Smart assembly assist systems can ensure that the right part is pulled from the right bin, preventing errors and reducing wasted motion. And, since these systems are tracking and reporting each workcell’s assembly time, they provide a powerful tool to help address takt time and what steps could be taken to reduce the time spent waiting.

 

Digitizing Lean

Industry 4.0 technology being introduced to create the factory of the future can help facilitate some of the fundamental concepts of lean: reducing waste and improving the flow of material, people and information—especially information.

However, it’s important to recognize that technology alone cannot implement lean. In many ways, unless a plant is fully invested in lean principles and processes, any investment in new technology could be wasted.

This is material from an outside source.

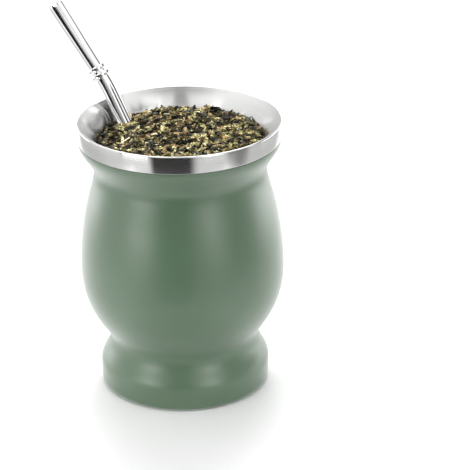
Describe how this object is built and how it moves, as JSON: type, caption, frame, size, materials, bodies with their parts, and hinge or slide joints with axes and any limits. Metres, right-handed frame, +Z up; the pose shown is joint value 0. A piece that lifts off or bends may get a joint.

There are three elements that companies must have in place to make the best use of Industry 4.0 technology:

  • A commitment to applying lean principles to identify waste and its root causes.
  • Real continuous improvement processes that provide clear feedback mechanisms across the enterprise, so that inputs from all personnel—line managers, production workers and maintenance staff—are captured and evaluated continuously.
  • An agile methodology for implementing improvements.

With the advent of factory of the future systems, agility becomes even more critical: The real-time and historical trending data that Industry 4.0 systems can provide will supply actionable data to answer questions about how to improve productivity, reduce waste and become more responsive to changing market conditions.

By applying lean principles to help understand and improve the assembly process, engineers can make the right technology investments to intelligently move forward on the journey to the factory of the future.